The same thing could be at the heart of both. Russell’s reason for the errors he occasionally makes is “just pushing to the limit, and potentially on both occasions pushing over the limit, trying to extract more than what's possible”.
“When I look at my championship winning years in junior formulas, or karting, F4, GP3, F2, I was very much the driver who just keeps on getting results,” he says.
“If you've got to compromise one position, it's the long game, just keep on getting those results.
“That was very much my mentality last year as well, just keep on getting those results. And it paid off well.
“Whereas I think this year we're definitely rolling the dice a bit more, and really going for those big results. I'm definitely pushing myself above and beyond.
“You're going up against the best drivers in the world, and you're testing yourself. And we're not satisfied with coming home in P2 or P3.
“You're always chasing more, and the same time as when I was at Williams, when I crashed, I knew that I had to give it everything if I had half a chance of keeping that.

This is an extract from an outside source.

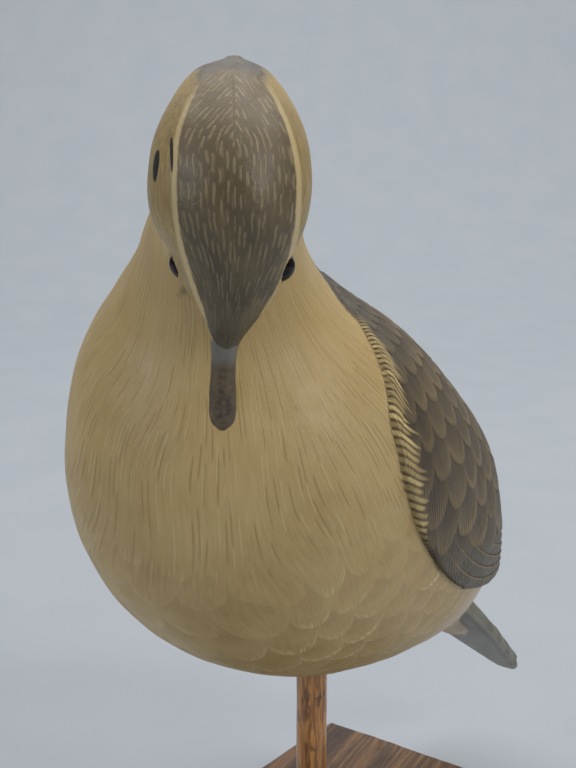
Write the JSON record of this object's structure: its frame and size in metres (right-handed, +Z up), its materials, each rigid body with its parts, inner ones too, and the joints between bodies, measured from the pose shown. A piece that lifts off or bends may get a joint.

“I'd have been kicking myself and Williams if I didn't give it everything and I lost the position. And equally in Singapore if I knew it's the last lap, and I just took it easy and Lewis overtook me, I'd equally be kicking myself.”
Maybe the biggest thing Russell can take from a season like this against Hamilton is when and how to pick his battles.
Between such closely matched team-mates, arguably the closest on the grid, it’s the absence of obvious, significant errors as much as the high-quality qualifying and race-day peaks that have made Hamilton’s season so much more effective overall.
The positive for Russell is he has proven, in different circumstances, that he can operate like that too.
Blending that with his “best ever” performance level is needed to ensure this season is the anomaly and that what he showed in 2022 really can be replicated when the stakes are higher.